La Stampa 11.4.16
Tutti gli ostacoli sulla strada di un’intesa tra governo e giudici
Le agende contrapposte del premier e del neopresidente Davigo
di Francesco Grignetti
Piercamillo
Davigo contro Matteo Renzi, sul ring della giustizia si vanno
profilando due strategie diverse. E saranno scintille, c’è da giurarci.
Come per le intercettazioni. Davigo dice che non merita occuparsene. Il
governo avrebbe previsto una riforma, all’esame del Senato, per frenare
le pubblicazioni che ledono la privacy, ma già ci stanno ripensando.
Giustizia civile
L’analisi
di partenza è comune: in Italia il tasso di litigiosità porta a troppi
processi . Davigo usa parole che faranno venire l’orticaria agli
avvocati: «Contro una domanda patologica di giustizia è necessario
rendere poco conveniente il non osservare la legge».
E quindi, per
scoraggiare la corsa a fare causa, oltre a mazzolare la classe forense,
«in Italia c’è un terzo di tutti gli avvocati d’Europa», il
neopresidente dell’Anm chiede formidabili tassi di interesse giudiziale,
e gli alti costi sostenuti dallo Stato per il processo «devono essere
posti a carico di chi ha torto».
Il governo s’è mosso nella stessa
direzione con quel decreto che tagliò le ferie ai magistrati, ma con
gran cautela. Richiamava lo stesso principio del «chi perde, rimborsa le
spese del processo». In pratica, però, c’è soltanto un freno alle
esenzioni, fenomeno dilagante. «La compensazione potrà essere disposta
dal giudice solo nei casi di soccombenza reciproca».
Anche il tasso
legale di interesse è stato innalzato, equiparandolo a quello che si
applica ai ritardi di pagamento nelle transazioni commerciali, ma non è
iperbolico.
Prescrizioni
Anche qui si parte da una diagnosi
comune. Alla prescrizione si deve mettere mano. Ma le ricette sono molto
diverse. Davigo chiede di «modificare radicalmente il sistema». Per il
neopresidente dell’Anm, lo scandalo non è la soglia della prescrizione
in sé, ma che non si tenga conto delle interruzioni nei conteggi. Negli
Usa - ricorda - il termine di prescrizione (tranne per i reati
imprescrittibili) è di 5 anni, ma una volta esercitata l’azione penale
la prescrizione non decorre più. In Italia s’impugna tutto, «persino le
sentenze di patteggiamento», e i conteggi corrono.
Il governo sta
portando avanti una riforma che ha avuto il via libera dalla Camera, il
24 marzo dell’anno scorso, e però si è impantanata al Senato perchè
osteggiata dagli alfaniani e dalle opposizioni, sia pure per motivi
opposti. Il testo prevede di ritoccare i tempi con sospensioni di 2 anni
dopo una sentenza di condanna in primo grado, 1 anno dopo una condanna
in appello, 6 mesi nel caso di rogatorie all’estero, 3 mesi per perizie
complesse chieste dall’imputato. La sospensione non varrebbe in caso di
assoluzione.
È una riforma che a Davigo non convince assolutamente:
la prescrizione - disse - «dovrebbe fermarsi con il rinvio a giudizio».

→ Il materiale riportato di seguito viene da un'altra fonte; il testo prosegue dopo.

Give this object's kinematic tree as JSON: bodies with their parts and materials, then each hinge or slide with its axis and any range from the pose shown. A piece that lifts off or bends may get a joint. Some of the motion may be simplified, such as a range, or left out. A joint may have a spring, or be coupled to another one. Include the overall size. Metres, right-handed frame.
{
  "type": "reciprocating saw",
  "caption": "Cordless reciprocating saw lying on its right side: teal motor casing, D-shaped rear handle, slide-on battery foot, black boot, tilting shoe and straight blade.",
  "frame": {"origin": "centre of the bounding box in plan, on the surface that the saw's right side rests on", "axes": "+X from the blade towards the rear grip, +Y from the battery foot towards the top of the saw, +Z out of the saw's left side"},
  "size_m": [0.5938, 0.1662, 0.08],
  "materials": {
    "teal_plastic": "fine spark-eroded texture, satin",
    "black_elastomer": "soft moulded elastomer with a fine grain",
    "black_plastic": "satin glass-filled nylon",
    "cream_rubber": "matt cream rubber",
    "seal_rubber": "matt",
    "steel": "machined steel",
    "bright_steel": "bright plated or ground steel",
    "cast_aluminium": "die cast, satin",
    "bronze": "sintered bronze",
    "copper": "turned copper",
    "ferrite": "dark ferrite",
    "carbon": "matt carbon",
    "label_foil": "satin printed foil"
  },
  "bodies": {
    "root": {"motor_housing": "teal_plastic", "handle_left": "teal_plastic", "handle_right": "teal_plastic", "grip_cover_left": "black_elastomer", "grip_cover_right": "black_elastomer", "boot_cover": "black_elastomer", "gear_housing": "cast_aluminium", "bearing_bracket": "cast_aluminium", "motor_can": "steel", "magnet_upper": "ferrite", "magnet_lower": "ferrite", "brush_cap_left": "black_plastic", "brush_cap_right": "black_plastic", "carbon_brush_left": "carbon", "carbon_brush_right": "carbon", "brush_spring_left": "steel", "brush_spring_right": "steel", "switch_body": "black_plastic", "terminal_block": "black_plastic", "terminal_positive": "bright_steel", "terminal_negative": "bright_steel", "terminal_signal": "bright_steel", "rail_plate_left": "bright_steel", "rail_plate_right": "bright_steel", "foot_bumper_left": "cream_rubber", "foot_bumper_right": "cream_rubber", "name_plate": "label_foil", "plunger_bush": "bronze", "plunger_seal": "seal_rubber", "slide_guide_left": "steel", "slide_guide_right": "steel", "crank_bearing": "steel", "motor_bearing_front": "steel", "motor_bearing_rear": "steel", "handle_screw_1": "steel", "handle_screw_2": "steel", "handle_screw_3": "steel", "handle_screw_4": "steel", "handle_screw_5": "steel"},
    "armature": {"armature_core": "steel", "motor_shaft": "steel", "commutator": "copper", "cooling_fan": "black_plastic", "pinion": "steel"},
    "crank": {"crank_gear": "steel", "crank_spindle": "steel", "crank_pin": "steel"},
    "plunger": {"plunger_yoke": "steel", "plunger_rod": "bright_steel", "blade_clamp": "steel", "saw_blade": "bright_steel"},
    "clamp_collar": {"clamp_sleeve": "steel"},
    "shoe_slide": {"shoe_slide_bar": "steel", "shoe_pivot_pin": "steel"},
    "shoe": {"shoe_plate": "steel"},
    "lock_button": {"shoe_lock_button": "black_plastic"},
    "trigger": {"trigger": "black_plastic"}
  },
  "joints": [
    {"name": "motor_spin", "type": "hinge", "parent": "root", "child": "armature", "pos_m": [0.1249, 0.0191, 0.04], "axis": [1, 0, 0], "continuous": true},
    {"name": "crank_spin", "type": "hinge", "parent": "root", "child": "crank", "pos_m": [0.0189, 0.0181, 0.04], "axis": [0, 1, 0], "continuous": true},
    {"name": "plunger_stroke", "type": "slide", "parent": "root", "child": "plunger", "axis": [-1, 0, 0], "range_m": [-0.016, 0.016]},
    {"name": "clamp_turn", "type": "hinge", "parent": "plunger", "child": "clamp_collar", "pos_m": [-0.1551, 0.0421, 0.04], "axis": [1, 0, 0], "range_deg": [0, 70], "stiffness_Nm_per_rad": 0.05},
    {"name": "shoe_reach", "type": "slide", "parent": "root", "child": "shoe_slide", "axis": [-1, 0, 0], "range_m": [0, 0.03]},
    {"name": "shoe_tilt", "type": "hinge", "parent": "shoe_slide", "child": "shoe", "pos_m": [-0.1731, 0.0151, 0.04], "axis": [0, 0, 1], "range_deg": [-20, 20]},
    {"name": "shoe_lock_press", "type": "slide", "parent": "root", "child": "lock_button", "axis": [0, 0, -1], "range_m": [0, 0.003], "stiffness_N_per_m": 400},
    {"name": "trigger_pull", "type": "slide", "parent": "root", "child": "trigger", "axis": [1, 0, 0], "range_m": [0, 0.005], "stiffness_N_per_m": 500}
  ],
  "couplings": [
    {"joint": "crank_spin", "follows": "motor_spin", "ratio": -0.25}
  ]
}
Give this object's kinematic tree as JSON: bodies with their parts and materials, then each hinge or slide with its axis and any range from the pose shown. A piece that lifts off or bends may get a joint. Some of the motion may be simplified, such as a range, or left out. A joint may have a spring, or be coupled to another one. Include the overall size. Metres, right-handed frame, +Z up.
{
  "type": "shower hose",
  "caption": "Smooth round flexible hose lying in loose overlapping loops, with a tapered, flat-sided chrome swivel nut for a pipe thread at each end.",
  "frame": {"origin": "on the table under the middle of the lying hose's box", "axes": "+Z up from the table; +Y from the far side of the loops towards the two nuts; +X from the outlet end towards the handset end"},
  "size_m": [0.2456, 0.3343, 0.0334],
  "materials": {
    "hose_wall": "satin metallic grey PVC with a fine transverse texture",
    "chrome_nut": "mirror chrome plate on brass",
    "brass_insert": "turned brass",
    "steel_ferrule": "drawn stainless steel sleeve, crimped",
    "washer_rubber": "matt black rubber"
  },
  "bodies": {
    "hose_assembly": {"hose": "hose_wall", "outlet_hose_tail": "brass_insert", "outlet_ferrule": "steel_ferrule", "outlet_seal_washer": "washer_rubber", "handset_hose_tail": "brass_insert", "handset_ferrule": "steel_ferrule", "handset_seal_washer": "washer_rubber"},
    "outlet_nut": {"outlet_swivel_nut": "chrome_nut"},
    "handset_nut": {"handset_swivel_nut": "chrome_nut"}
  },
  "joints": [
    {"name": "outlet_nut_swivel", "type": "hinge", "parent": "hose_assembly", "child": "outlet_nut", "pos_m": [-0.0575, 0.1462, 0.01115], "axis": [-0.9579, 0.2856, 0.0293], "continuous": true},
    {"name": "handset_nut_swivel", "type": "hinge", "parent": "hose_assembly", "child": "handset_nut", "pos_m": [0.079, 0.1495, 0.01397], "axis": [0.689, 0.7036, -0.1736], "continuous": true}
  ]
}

Ai magistrati è parso addirittura in controtendenza la novità introdotta
dal Parlamento per i termini rigidi (data da cui si comincia a
conteggiare il tempo di prescrizione) entro cui il magistrato deve
iscrivere una persona nel registro degli indagati.
Depenalizzazioni
È
la prima delle riforme che Davigo sogna, per diminuire il pazzesco
carico di lavoro dei magistrati e concentrare le forze sui processi per i
reati gravi. Perciò «occorre varare una massiccia depenalizzazione,
trasformando in illeciti amministrativi numerosi reati per i quali il
costo dei procedimenti penali è superiore al danno cagionato».
Anche
il governo sa che la partita della giustizia si gioca con le
depenalizzazioni. Ci sono stati finora due provvedimenti: la possibilità
di archiviare i processi per «lieve tenuità del fatto» (e la legge ai
magistrati è piaciuta); la trasformazione dei pochi reati che
prevedevano solo una sanzione pecunaria, in illeciti amministrativi (e
ai magistrati è parso un provvedimento minimale). Ma già questo timido
passo ha scatenato i giustizialisti, vedi Lega e M5S.